Ainsi, à la date du commandement de payer valant saisie immobilière du 1er mars 2022 qui a donné suite à la procédure de saisie immobilière dont le jugement est attaqué, la prescription de la créance était déjà acquise.
En conséquence, la caisse régionale de Crédit Agricole Mutuel Pyrénées Gascogne ne dispose pas d’un titre exécutoire constatant une créance liquide et exigible.
Il convient donc d’annuler la procédure de saisie immobilière diligentée par la caisse régionale de Crédit Agricole Mutuel Pyrénées Gascogne par un commandement de payer valant saisie immobilière du 1er mars 2022 et le jugement sera infirmé.

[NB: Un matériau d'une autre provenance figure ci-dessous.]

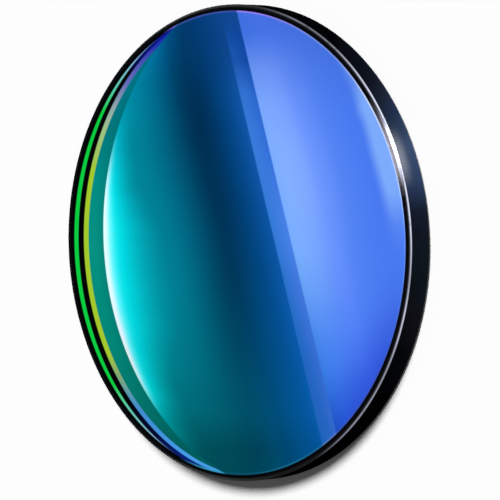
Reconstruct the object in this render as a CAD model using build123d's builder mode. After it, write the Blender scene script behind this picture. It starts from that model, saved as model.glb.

L’équité ne commande pas l’allocation d’une indemnité sur le fondement de l’article 700 du code de procédure civile à Monsieur [Z] [H].
PAR CES MOTIFS
La Cour, après en avoir délibéré, statuant publiquement, par mise à disposition, par arrêt réputé contradictoire et en dernier ressort,
Infirme le jugement en toutes ses dispositions soumises à la cour ;
statuant à nouveau :
Déclare la créance du caisse régionale de Crédit Agricole Mutuel Pyrénées Gascogne à l’égard de Monsieur [L] [Z] [H] prescrite,
En conséquence, déclare nulle la procédure de saisie immobilière diligentée par la caisse régionale de Crédit Agricole Mutuel Pyrénées Gascogne à partir du commandement de payer valant saisie immobilière du 1er mars 2022 et tous les actes subséquents,
Dit n’y avoir lieu à une indemnité sur le fondement de l’article 700 du code de procédure civile,
Condamne la caisse régionale de Crédit Agricole Mutuel Pyrénées Gascogne aux entiers dépens comprenant les frais de la saisie immobilière.
Le présent arrêt a été signé par Mme FAURE, Présidente, et par Mme HAUGUEL, Greffière, auquel la minute de la décision a été remise par la magistrate signataire.